Ekmek fiyatlarındaki artışta, İMF politikalarının yanısıra, asalak tüccarlar da önemli bir rol oynamaktadır. Hasat döneminde üreticiden kilosu 130 bin TL’den buğday satın alıp stoklayan tüccarlar, 1.5 ay sonra kilosunu 230 binden satmaya başladılar. Bunun üzerine un fabrikatörleri una %85 oranında, fırın ve ekmek fabrikaları da ekmeye %100’e yakın oranlarda zam yaptılar. Tarım Bakanlığı bu zamların spekülatif olduğunu iddia etti ve Türkiye’de yeterli miktarda buğday stoku olduğunu açıkladı. Ancak bu açıklamalar ekmek zammını engellemedi. Sonuçta emekçilerin ekmeği daha da küçüldü.

Milyonlarca insanın ekmeği ile oynamaktan çekinmeyen bu asalaklar, suçu birbirlerinin üstüne atarak kendilerini aklamaya çalışıyorlar. Tarım Bakanlığı’nı sorumlu tutan değirmenciler, "Toprak Mahsulleri Ofisi’nin istikrarı sağlayamaması durumunda fiyatların artmaya devam edeceğini" söylüyorlar. Fırıncılar ise, “önlem alınmazsa önümüzdeki haftadan itibaren başta Ankara olmak üzere birçok kentte ekmek çıkaramayacaklarını” açıkladılar. Tarım Bakanı Yusuf Gökalp’ın “bu spekülasyonlara müsaade etmeyeceğiz” demesinin hiçbir inandırıcılığı yok. Zira hemen ardından da fiyatlara müdahale edemeyeceklerini açıklıyor. Böylece ekmek fiyatları artmaya devam ediyor.

Buğday, un ve ekmeğin fiyatlarındaki artışın sorumlusu ister ithalat lobisi olsun, ister un tüccarları ya da ekmek fabrikatörleri olsun, emekçiler açısından sonuç ekmeğin küçülmesi olmaktadır. Ucuz ekmek kuyruklarının her geçen gün uzadığı ülkemizde, ekmeğe yapılan yüksek oranlı zamlar emekçilerin yaşamını daha da katlanılmaz hale getirmektedir.

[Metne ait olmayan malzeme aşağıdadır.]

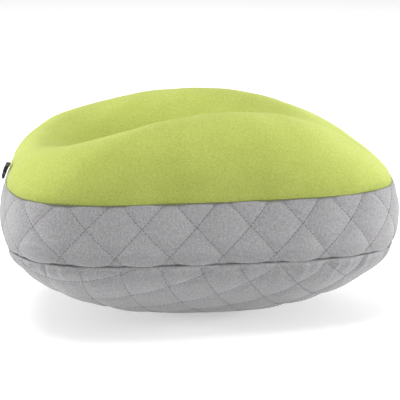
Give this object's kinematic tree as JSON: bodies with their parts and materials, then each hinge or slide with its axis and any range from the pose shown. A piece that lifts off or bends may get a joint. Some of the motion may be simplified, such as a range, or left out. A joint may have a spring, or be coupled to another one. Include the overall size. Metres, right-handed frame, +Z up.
{
  "type": "camp pillow",
  "caption": "Contoured camp pillow with a head hollow in a plush top, a quilted side band and belly, a rear cover zip and a webbing hang loop.",
  "frame": {"origin": "middle of the flat patch that the pillow rests on", "axes": "+Z up, +X along the length towards the narrow end, +Y towards the zip; the head hollow opens towards -X"},
  "size_m": [0.365, 0.306, 0.1921],
  "materials": {
    "green_plush": "matte",
    "grey_jersey": "matte",
    "wadding": "matte",
    "backing": "matte",
    "liner": "matte",
    "foam": "matte",
    "binding": "matte",
    "zip_tape": "matte",
    "zip_resin": "satin",
    "zip_metal": "satin",
    "black_webbing": "matte",
    "label_satin": "satin"
  },
  "bodies": {
    "cover": {"top_panel": "green_plush", "side_band": "grey_jersey", "side_band_wadding": "wadding", "side_band_backing": "backing", "bottom_panel": "grey_jersey", "bottom_panel_wadding": "wadding", "bottom_panel_backing": "backing", "upper_seam_binding": "binding", "lower_seam_binding": "binding", "liner_top": "liner", "liner_bottom": "liner", "foam_core": "foam", "zip_tape_upper": "zip_tape", "zip_tape_lower": "zip_tape", "zip_teeth_upper": "zip_resin", "zip_teeth_lower": "zip_resin", "zip_top_stop_upper": "zip_metal", "zip_top_stop_lower": "zip_metal", "zip_bottom_stop": "zip_metal", "zip_end_tab_left": "grey_jersey", "zip_end_tab_right": "grey_jersey"},
    "zip_slider": {"zip_slider": "zip_metal"},
    "zip_pull": {"zip_pull": "zip_metal"},
    "hang_loop": {"hang_loop": "black_webbing"},
    "care_label": {"care_label": "label_satin"}
  },
  "joints": [
    {"name": "zip_slide", "type": "slide", "parent": "cover", "child": "zip_slider", "axis": [-0.9755, 0.2177, 0.0302], "range_m": [0, 0.13]},
    {"name": "zip_pull_swing", "type": "hinge", "parent": "zip_slider", "child": "zip_pull", "pos_m": [0.063, 0.1208, 0.06877], "axis": [-0.0295, 0.0066, -0.9995], "range_deg": [0, 180]},
    {"name": "hang_loop_flex", "type": "hinge", "parent": "cover", "child": "hang_loop", "pos_m": [-0.179, -0.03945, 0.13069], "axis": [0.0266, -0.9996, -0.0005], "range_deg": [0, 80], "stiffness_Nm_per_rad": 0.002},
    {"name": "care_label_flex", "type": "hinge", "parent": "cover", "child": "care_label", "pos_m": [0.11264, 0.101, 0.06722], "axis": [0.9168, -0.3984, -0.0284], "range_deg": [0, 80]}
  ]
}
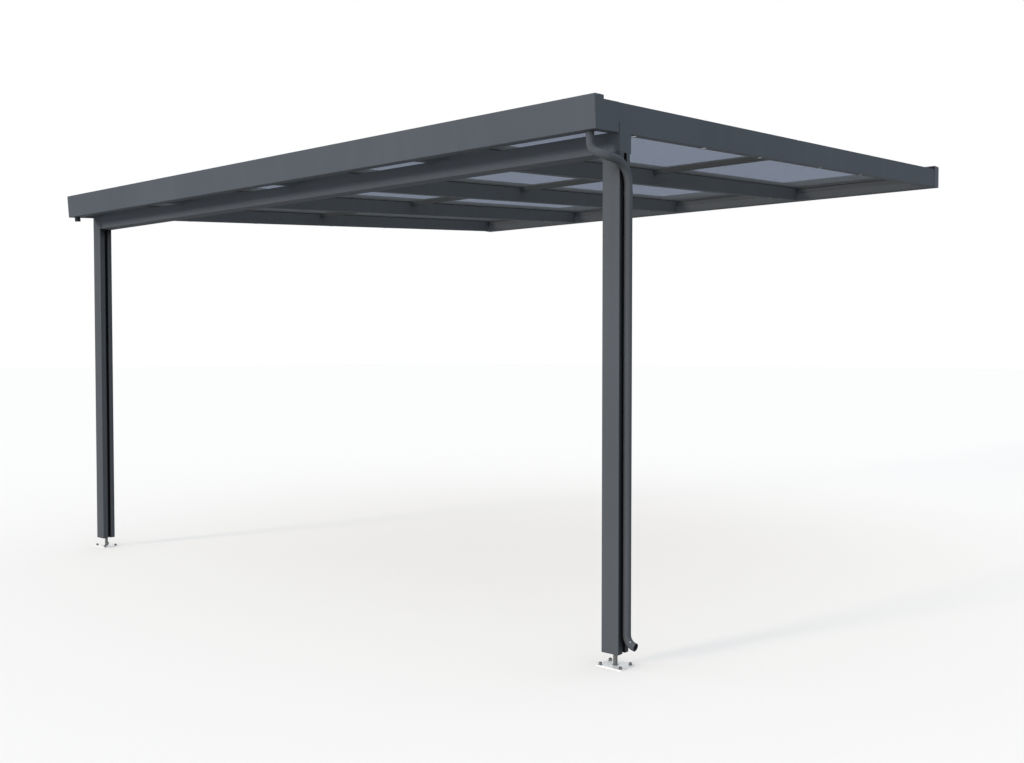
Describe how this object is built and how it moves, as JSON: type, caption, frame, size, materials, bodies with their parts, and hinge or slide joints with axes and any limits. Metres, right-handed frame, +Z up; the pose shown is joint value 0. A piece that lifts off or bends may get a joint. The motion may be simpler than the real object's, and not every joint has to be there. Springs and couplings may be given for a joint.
{
  "type": "patio cover",
  "caption": "Wall-mounted patio cover: aluminium lean-to frame with box gutter, sloping rafters, flat translucent panes, slotted posts on adjustable feet and a small downpipe.",
  "frame": {"origin": "middle of the wall ledger's flat back face, on the wall", "axes": "+Y into the wall, the roof falls towards -Y; +X to the right as seen from the garden; +Z up"},
  "size_m": [4.5913, 4.5196, 2.7982],
  "materials": {
    "frame_coat": "anthracite grey powder coat, fine satin texture",
    "trim": "dark grey moulded plastic",
    "glazing": "translucent grey-blue safety glass",
    "steel": "bright galvanised steel"
  },
  "bodies": {
    "root": {"wall_ledger": "frame_coat", "ledger_end_cap_left": "frame_coat", "ledger_end_cap_right": "frame_coat", "rafter_1": "frame_coat", "rafter_2": "frame_coat", "rafter_3": "frame_coat", "side_rafter_left": "frame_coat", "side_rafter_right": "frame_coat", "glazing_cap_1": "frame_coat", "glazing_cap_2": "frame_coat", "glazing_cap_3": "frame_coat", "glazing_cap_left": "frame_coat", "glazing_cap_right": "frame_coat", "crossbar_1": "frame_coat", "crossbar_2": "frame_coat", "crossbar_3": "frame_coat", "crossbar_4": "frame_coat", "pane_1_front": "glazing", "pane_1_rear": "glazing", "pane_2_front": "glazing", "pane_2_rear": "glazing", "pane_3_front": "glazing", "pane_3_rear": "glazing", "pane_4_front": "glazing", "pane_4_rear": "glazing", "gutter": "frame_coat", "gutter_end_plate_left": "frame_coat", "gutter_end_plate_right": "frame_coat", "gutter_outlet_right": "trim", "gutter_outlet_left": "trim", "header_beam": "frame_coat", "header_end_plate_left": "frame_coat", "header_end_plate_right": "frame_coat", "post_left": "frame_coat", "post_insert_left": "steel", "post_right": "frame_coat", "post_insert_right": "steel", "foot_left": "steel", "foot_right": "steel", "downpipe_offset": "frame_coat", "downpipe": "frame_coat", "downpipe_shoe": "frame_coat"}
  },
  "joints": []
}
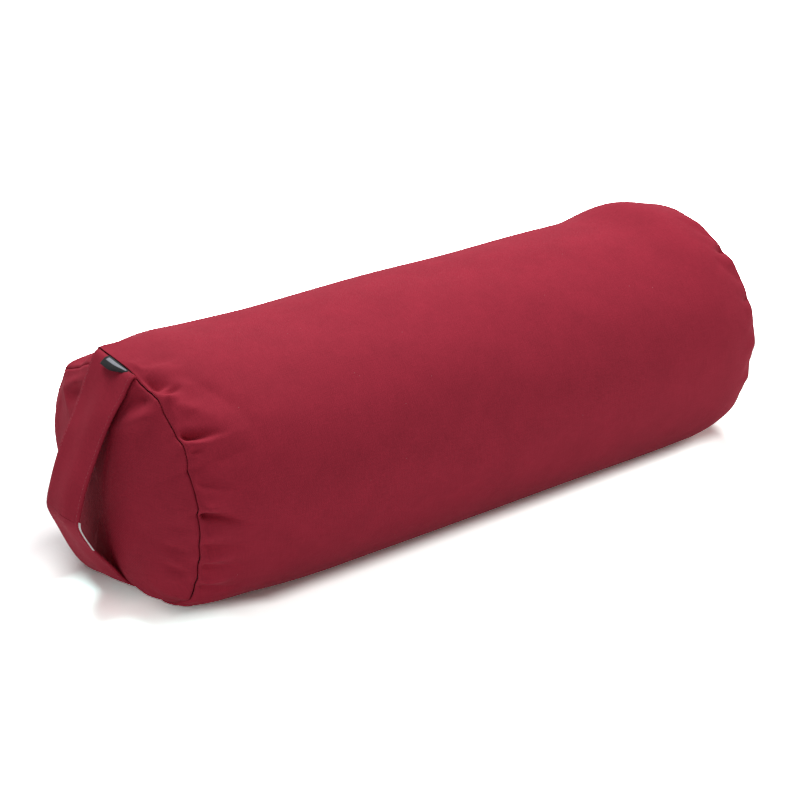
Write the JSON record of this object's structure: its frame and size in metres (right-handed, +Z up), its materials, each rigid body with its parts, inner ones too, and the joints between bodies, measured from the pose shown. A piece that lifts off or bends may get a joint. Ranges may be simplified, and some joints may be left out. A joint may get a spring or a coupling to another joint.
{
  "type": "yoga bolster",
  "caption": "Round husk-filled yoga bolster with a zipped cotton cover, an inner bag and a carrying strap across one end.",
  "frame": {"origin": "middle of the flat patch that the bolster rests on, under the middle of its body", "axes": "+X along the bolster, away from the carrying strap; +Z up; +Y towards the cover's zip"},
  "size_m": [0.687, 0.25, 0.2139],
  "materials": {
    "burgundy_cotton": "matte fine cotton twill",
    "black_label": "woven satin",
    "white_satin": "thin satin",
    "zip_tape": "woven polyester tape",
    "zip_teeth": "moulded polyacetal",
    "zip_metal": "plated die casting",
    "natural_calico": "plain unbleached cotton",
    "liner_zip_tape": "woven polyester tape",
    "liner_zip_teeth": "moulded polyacetal",
    "buckwheat_husk": "loose husks"
  },
  "bodies": {
    "bolster": {"cover_body": "burgundy_cotton", "cover_end_panel_front": "burgundy_cotton", "cover_end_panel_rear": "burgundy_cotton", "handle_strap_upper_end": "burgundy_cotton", "handle_strap_lower_end": "burgundy_cotton", "side_label": "black_label", "cover_zip_tape_upper": "zip_tape", "cover_zip_tape_lower": "zip_tape", "cover_zip_teeth_upper": "zip_teeth", "cover_zip_teeth_lower": "zip_teeth", "cover_zip_end_stop_upper": "zip_metal", "cover_zip_end_stop_lower": "zip_metal", "cover_zip_bottom_stop": "zip_metal", "liner_body": "natural_calico", "liner_end_panel_front": "natural_calico", "liner_end_panel_rear": "natural_calico", "liner_zip_tape_upper": "liner_zip_tape", "liner_zip_tape_lower": "liner_zip_tape", "liner_zip_teeth_upper": "liner_zip_teeth", "liner_zip_teeth_lower": "liner_zip_teeth", "liner_zip_end_stop_upper": "zip_metal", "liner_zip_end_stop_lower": "zip_metal", "liner_zip_bottom_stop": "zip_metal", "husk_filling": "buckwheat_husk"},
    "strap_grip": {"handle_strap_grip": "burgundy_cotton", "care_label": "white_satin"},
    "zip_slider": {"cover_zip_slider": "zip_metal"},
    "zip_pull": {"cover_zip_pull": "zip_metal"},
    "liner_slider": {"liner_zip_slider": "zip_metal"}
  },
  "joints": [
    {"name": "strap_swing", "type": "hinge", "parent": "bolster", "child": "strap_grip", "pos_m": [-0.304, 0.005, 0.1], "axis": [0, 0, 1], "range_deg": [-25, 25], "stiffness_Nm_per_rad": 0.05},
    {"name": "cover_zip_slide", "type": "slide", "parent": "bolster", "child": "zip_slider", "axis": [1, 0, 0], "range_m": [0, 0.4657], "deforming": ["cover_zip_teeth_upper", "cover_zip_teeth_lower"]},
    {"name": "cover_zip_pull_flip", "type": "hinge", "parent": "zip_slider", "child": "zip_pull", "pos_m": [-0.21539, 0.11085, 0.15713], "axis": [0, -0.523, 0.8524], "range_deg": [0, 165]},
    {"name": "liner_zip_slide", "type": "slide", "parent": "bolster", "child": "liner_slider", "axis": [-1, 0, 0], "range_m": [0, 0.27945], "deforming": ["liner_zip_teeth_upper", "liner_zip_teeth_lower"]}
  ]
}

Başkasının “ekmeği ile oynamak” emekçiler tarafından aşağılanır ve mahkum edilir. Kapitalist düzen ise milyonların ekmeği ile oynuyor. Savaş ortamı ve saldırıları engelleyecek örgütlü bir tepkinin olmaması bu kan emicileri cesaretlendirmiş görünüyor.

Egemenler daha birkaç yıl öncesine kadar, Türkiye’nin tarımı kendi kendine yeten dünyadaki birkaç ülkeden biri olmasıyla övünürlerdi. Toprak ve iklimin tarımsal üretime elverişli olduğu bir gerçek. Ancak ülke değerlerini emperyalistlere peşkeş çeken işbirlikçi iktidar birkaç yıl içinde ülkeyi ithalatçı konuma düşürdü. Ve bu yalnızca bir başlangıç. Tarımda yıkım politikalarının ağır sonuçlarını önümüzdeki yıllarda yaşacağız. İMF reçetelerini sonuna kadar uygulama olanağı bulabilirlerse, yani saldırılar emekçilerin direnişiyle engellenemezse, yıkımın faturası çok daha ağır olacak.

İşçi ve emekçiler, “halkın ekmeği ile oynama”nın bir bedeli olduğunu göstermek, bu suçu işleyenlerden hesap sormak zorundadır.